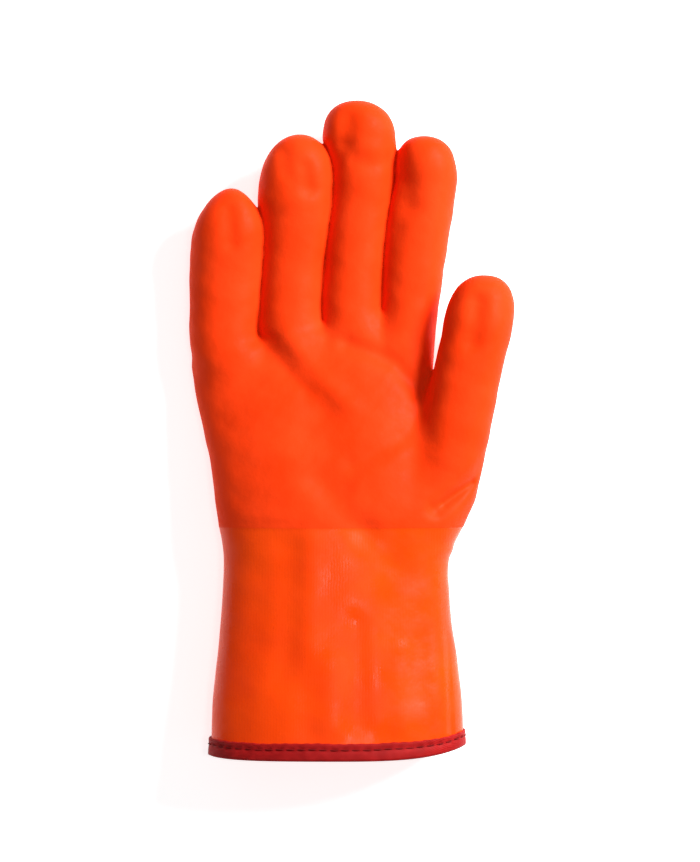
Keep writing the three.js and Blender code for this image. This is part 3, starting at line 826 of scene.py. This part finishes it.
def cuff_coating():
    """The glossier coat of the cuff, with the knit showing through as faint bands."""
    tree, shader, made = material("cuff_coating", (0.95, 0.06, 0.002), 0.26)
    tinted(tree, shader, noise(tree, 34, 4), (0.70, 0.041, 0.001), (0.77, 0.056, 0.0015))
    tree.links.new(ramp(tree, noise(tree, 75, 3), 0.17, 0.42), shader.inputs["Roughness"])
    dimples, knit, pores = noise(tree, 150, 2), bands(tree, "X", 240, 3), noise(tree, 700, 2)
    bumped(tree, shader, [(dimples, 0.12), (knit, 0.012), (pores, 0.03)])
    shader.inputs["Specular IOR Level"].default_value = 0.13
    # A painted red glow that brightens the shaded sides.
    painted_glow(shader, PAINTED_GLOW)
    return made


def tape_cloth(name, dark, light, rough):
    """The woven tape, and the thread in a darker red, partly its own colour and partly painted
    shade of its needle holes.
    """
    tree, shader, made = material(name, light, rough)
    tinted(tree, shader, noise(tree, 160, 4), dark, light)
    weave = bands(tree, "DIAGONAL", 700, 1.5)
    bumped(tree, shader, [(noise(tree, 320, 3), 0.25), (weave, 0.07)])
    shader.inputs["Specular IOR Level"].default_value = 0.06
    return made


TAPE_RED = ((0.25, 0.005, 0.005), (0.36, 0.0085, 0.0085))
# The thread's darker red is partly its own colour and partly painted shade, the shade that lies in
# the stitches' needle holes.
THREAD_RED_AND_SHADE = ((0.12, 0.003, 0.003), (0.19, 0.0055, 0.0055))
hand.data.materials.append(hand_coating())
cuff.data.materials.append(cuff_coating())
tape.data.materials.append(tape_cloth("binding_tape", *TAPE_RED, 0.5))
threads.data.materials.append(tape_cloth("binding_thread", *THREAD_RED_AND_SHADE, 0.6))

for piece in (hand, cuff, tape, threads):
    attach(piece, "root")
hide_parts("hand_shell")
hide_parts("gauntlet_cuff")
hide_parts("hem_binding")

# The floor, the light and the camera.

scene = bpy.context.scene
scene.view_settings.view_transform = "Standard"

FLOOR = 3.0  # half the floor's side, in metres
floor = new_object(
    "floor",
    new_mesh(
        "floor",
        [[-FLOOR, -FLOOR, 0], [FLOOR, -FLOOR, 0], [FLOOR, FLOOR, 0], [-FLOOR, FLOOR, 0]],
        [[0, 1, 2, 3]],
    ),
)
floor.location.z = -0.02 * MM
paper_tree, paper, paper_material = material("floor_paper", (0.93, 0.93, 0.93), 0.9)
paper.inputs["Emission Color"].default_value = (1, 1, 1, 1)
paper.inputs["Emission Strength"].default_value = 0.7
floor.data.materials.append(paper_material)

world = bpy.data.worlds.new("studio")
scene.world = world
world.use_nodes = True
world.node_tree.nodes["Background"].inputs["Color"].default_value = (1, 1, 1, 1)
world.node_tree.nodes["Background"].inputs["Strength"].default_value = 0.24


def area_light(name, at, size, power):
    light = bpy.data.lights.new(name, "AREA")
    light.shape = "DISK"
    light.size = size
    light.energy = power
    made = bpy.data.objects.new(name, light)
    scene.collection.objects.link(made)
    made.location = at
    made.rotation_mode = "QUATERNION"
    made.rotation_quaternion = (-Vector(at)).to_track_quat("-Z", "Y")


# Each light's place in metres, size and power.
area_light("key", (0.82, 0.5, 0.74), 0.5, 32)
area_light("top", (0.13, -0.03, 1.3), 0.12, 1.2)

camera_data = bpy.data.cameras.new("camera")
camera_data.lens = CAMERA["lens"]
camera_data.sensor_width = CAMERA["sensor"]
camera_data.clip_start = 0.05
camera = bpy.data.objects.new("camera", camera_data)
camera.location = CAMERA["at"]
scene.collection.objects.link(camera)
scene.camera = camera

|---|

▸ What this task involves: Extract each line of the material exactly as it stands.

▸ Answer to this problem:
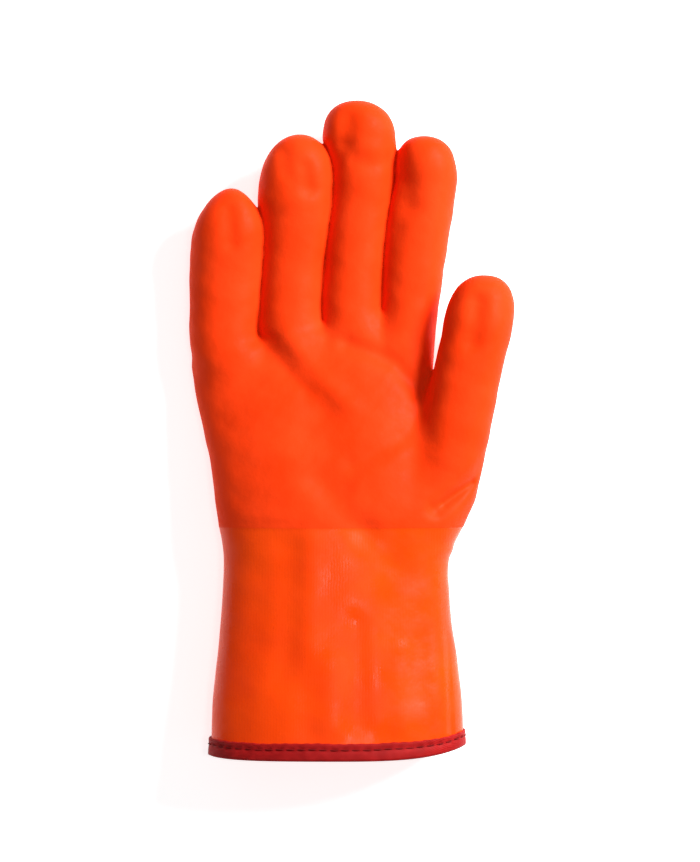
Keep writing the three.js and Blender code for this image. This is part 3, starting at line 826 of scene.py. This part finishes it.
def cuff_coating():
    """The glossier coat of the cuff, with the knit showing through as faint bands."""
    tree, shader, made = material("cuff_coating", (0.95, 0.06, 0.002), 0.26)
    tinted(tree, shader, noise(tree, 34, 4), (0.70, 0.041, 0.001), (0.77, 0.056, 0.0015))
    tree.links.new(ramp(tree, noise(tree, 75, 3), 0.17, 0.42), shader.inputs["Roughness"])
    dimples, knit, pores = noise(tree, 150, 2), bands(tree, "X", 240, 3), noise(tree, 700, 2)
    bumped(tree, shader, [(dimples, 0.12), (knit, 0.012), (pores, 0.03)])
    shader.inputs["Specular IOR Level"].default_value = 0.13
    # A painted red glow that brightens the shaded sides.
    painted_glow(shader, PAINTED_GLOW)
    return made


def tape_cloth(name, dark, light, rough):
    """The woven tape, and the thread in a darker red, partly its own colour and partly painted
    shade of its needle holes.
    """
    tree, shader, made = material(name, light, rough)
    tinted(tree, shader, noise(tree, 160, 4), dark, light)
    weave = bands(tree, "DIAGONAL", 700, 1.5)
    bumped(tree, shader, [(noise(tree, 320, 3), 0.25), (weave, 0.07)])
    shader.inputs["Specular IOR Level"].default_value = 0.06
    return made


TAPE_RED = ((0.25, 0.005, 0.005), (0.36, 0.0085, 0.0085))
# The thread's darker red is partly its own colour and partly painted shade, the shade that lies in
# the stitches' needle holes.
THREAD_RED_AND_SHADE = ((0.12, 0.003, 0.003), (0.19, 0.0055, 0.0055))
hand.data.materials.append(hand_coating())
cuff.data.materials.append(cuff_coating())
tape.data.materials.append(tape_cloth("binding_tape", *TAPE_RED, 0.5))
threads.data.materials.append(tape_cloth("binding_thread", *THREAD_RED_AND_SHADE, 0.6))

for piece in (hand, cuff, tape, threads):
    attach(piece, "root")
hide_parts("hand_shell")
hide_parts("gauntlet_cuff")
hide_parts("hem_binding")

# The floor, the light and the camera.

scene = bpy.context.scene
scene.view_settings.view_transform = "Standard"

FLOOR = 3.0  # half the floor's side, in metres
floor = new_object(
    "floor",
    new_mesh(
        "floor",
        [[-FLOOR, -FLOOR, 0], [FLOOR, -FLOOR, 0], [FLOOR, FLOOR, 0], [-FLOOR, FLOOR, 0]],
        [[0, 1, 2, 3]],
    ),
)
floor.location.z = -0.02 * MM
paper_tree, paper, paper_material = material("floor_paper", (0.93, 0.93, 0.93), 0.9)
paper.inputs["Emission Color"].default_value = (1, 1, 1, 1)
paper.inputs["Emission Strength"].default_value = 0.7
floor.data.materials.append(paper_material)

world = bpy.data.worlds.new("studio")
scene.world = world
world.use_nodes = True
world.node_tree.nodes["Background"].inputs["Color"].default_value = (1, 1, 1, 1)
world.node_tree.nodes["Background"].inputs["Strength"].default_value = 0.24


def area_light(name, at, size, power):
    light = bpy.data.lights.new(name, "AREA")
    light.shape = "DISK"
    light.size = size
    light.energy = power
    made = bpy.data.objects.new(name, light)
    scene.collection.objects.link(made)
    made.location = at
    made.rotation_mode = "QUATERNION"
    made.rotation_quaternion = (-Vector(at)).to_track_quat("-Z", "Y")


# Each light's place in metres, size and power.
area_light("key", (0.82, 0.5, 0.74), 0.5, 32)
area_light("top", (0.13, -0.03, 1.3), 0.12, 1.2)

camera_data = bpy.data.cameras.new("camera")
camera_data.lens = CAMERA["lens"]
camera_data.sensor_width = CAMERA["sensor"]
camera_data.clip_start = 0.05
camera = bpy.data.objects.new("camera", camera_data)
camera.location = CAMERA["at"]
scene.collection.objects.link(camera)
scene.camera = camera